Bradford not only segregated his classroom by sex but also by when his pupils were likely to be available for lessons. Knowing that “young Masters and Apprentices” had responsibilities that kept them occupied throughout the day, he taught alternate evening classes to fit their schedules. Night courses for working professionals offered by modern colleges and universities have precursors extending back to the colonial period. Then, as now, educators sought to attract students and generate revenues by recognizing that not all prospective students could enroll during daytime hours.

In addition to that convenience, Bradford also acknowledged that potential pupils, especially those attending evening classes, wished to complete their course of study as quickly as possible. He did not give any indication on how long it might take for him “to Teach Reading, Writing and Arithmetic,” but he did pledge that every student would receive his “utmost Care” for “quick Instruction.” Again, modern methods for marketing certain educational programs have antecedents in the eighteenth century. Many colleges and universities promote some of their accelerated programs by emphasizing how quickly they can be completed, allowing students to disrupt other aspects of their lives as little as possible.

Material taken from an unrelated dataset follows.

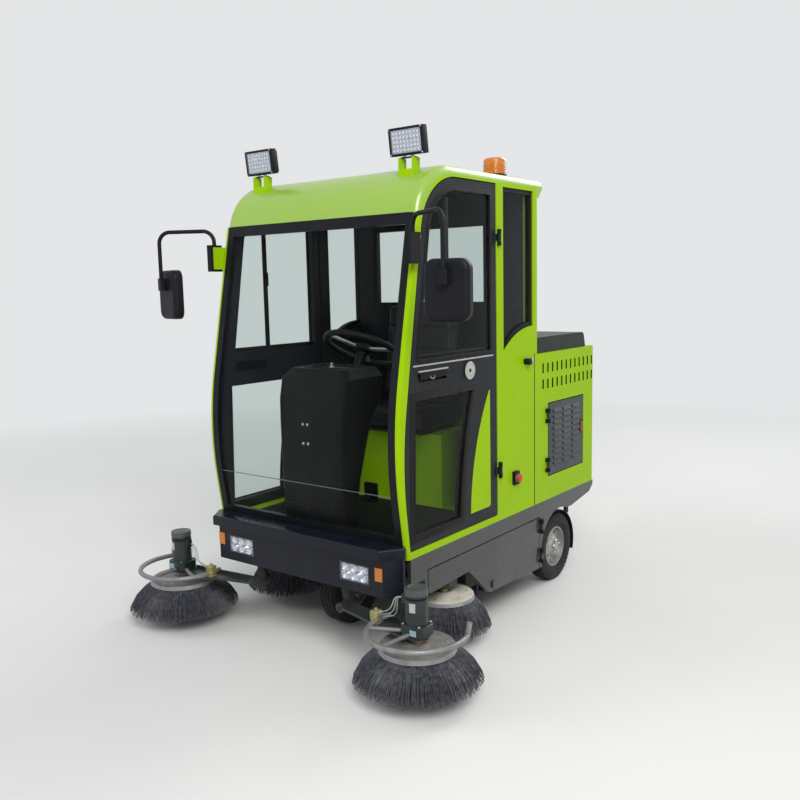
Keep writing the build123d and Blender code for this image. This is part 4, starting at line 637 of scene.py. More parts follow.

Bradford provided a practical education that covered the basics, unlike some schoolmasters that advertised a “polite” education, listed a variety of genteel subjects, and elaborately described various amenities in their classrooms. While other schoolmasters marketed an overall experience to prospective pupils and their parents, Bradford instead communicated his understanding that some students were primarily concerned with learning or enhancing basic skills quickly and efficiently. He catered to students who desired few frills but instead wished to resume their regular lives and schedules in as short a time as possible.